Without peace, this winter will be harshest for Europe
- If only those armchair cheerleaders of Ukraine bother to read about protests across the continent, they might realise ordinary people cannot afford to pay their bills for the war
Some people like to tell me most countries support Ukraine. Actually, I am not even sure most people in European countries that have been actively arming Ukraine actually support the war. Most countries around the world have no skin in the game, other than feeling its economic fallouts. And those who do are experiencing war fatigue.
The Western mainstream news media focus on every setback and reversal for the Russians, thereby creating the illusion that Ukraine will prevail, any time now. But there is no quick victory for either side; the war will drag on. Short of a complete disaster, the only viable option is outside diplomatic intervention to mediate for a peace settlement.
If only those armchair cheerleaders of Ukraine bother to read about protests across Europe, they might realise ordinary people can’t afford to pay their bills for the war. In Germany, people from the left and right, students, parents and pensioners have been joining anti-war rallies.
Here are some choice remarks from protesters reported in the Financial Times and the Associated Press. “Germany is serving as a puppet exclusively for American interests and those of Nato,” “Ordinary Germans are paying,” and “The embargo policy against Russia has failed completely and is being directed catastrophically against ourselves.”
“We want Nato warmongers to stop creating a conflict between Germany and Russia, between Ukraine and Russia … Peace with Russia. We want normalised gas and electricity prices.”
The war in Ukraine has become a “paradise” for “warmongers, arms companies and profiteers”. Last time there were such regular and large rallies, it was against the East German communist government before the fall of the Berlin Wall. Quite simply, anti-war sentiments have merged with livelihood issues as winter approaches.
A placard reads: “Biden’s War … Ordinary Germans are paying because America wants to interfere in Russia.” Others chant: “Energy security and protection from inflation – our land first!”, “Nordstream 2, open it immediately!”, “Community not division!” and “Stop inflation, the war, and the corona madness!”.
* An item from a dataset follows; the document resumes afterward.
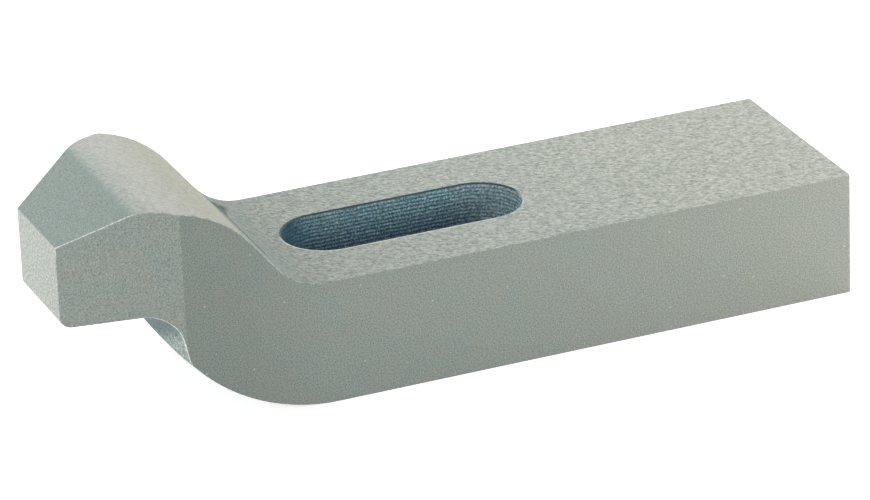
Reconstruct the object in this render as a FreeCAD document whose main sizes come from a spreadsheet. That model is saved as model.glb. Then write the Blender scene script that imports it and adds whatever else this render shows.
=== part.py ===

Large anti-war protests have also started in the Czech Republic and Slovenia. Most of the world press ignored them because they didn’t fit their pro-Ukrainian narrative. But in early September, about 70,000 protesters rallied in Prague to oppose Nato and their government’s involvement. In Austria, anti-war and even pro-Russian sentiments have gained political currency, as the opposition from the left and right channel economic hardships for voter support by linking them directly with Western sanctions against Russia.
Moscow thought it was going to be a walk in the park taking over Ukraine. That was its biggest mistake. The West is now making its own big mistake, thinking Ukraine’s resistance will eventually lead to a Russian military retreat and perhaps even a regime collapse in the Kremlin. But Vladimir Putin has sold the conflict not only as a war for Ukraine, something many Russians may have already lost the stomach for, but an existential fight against the West. That resonates with many Russians and, given the proxy nature of the war, not entirely untrue.
Since Washington can’t deliver a quick victory, it will have to risk that more European voters will be in open revolt against their governments, leading to the rise of more populist parties and politicians who have no faith in the pan-European project, Atlanticism and American leadership. In the years ahead, they will have no trouble making nice with Russia and China.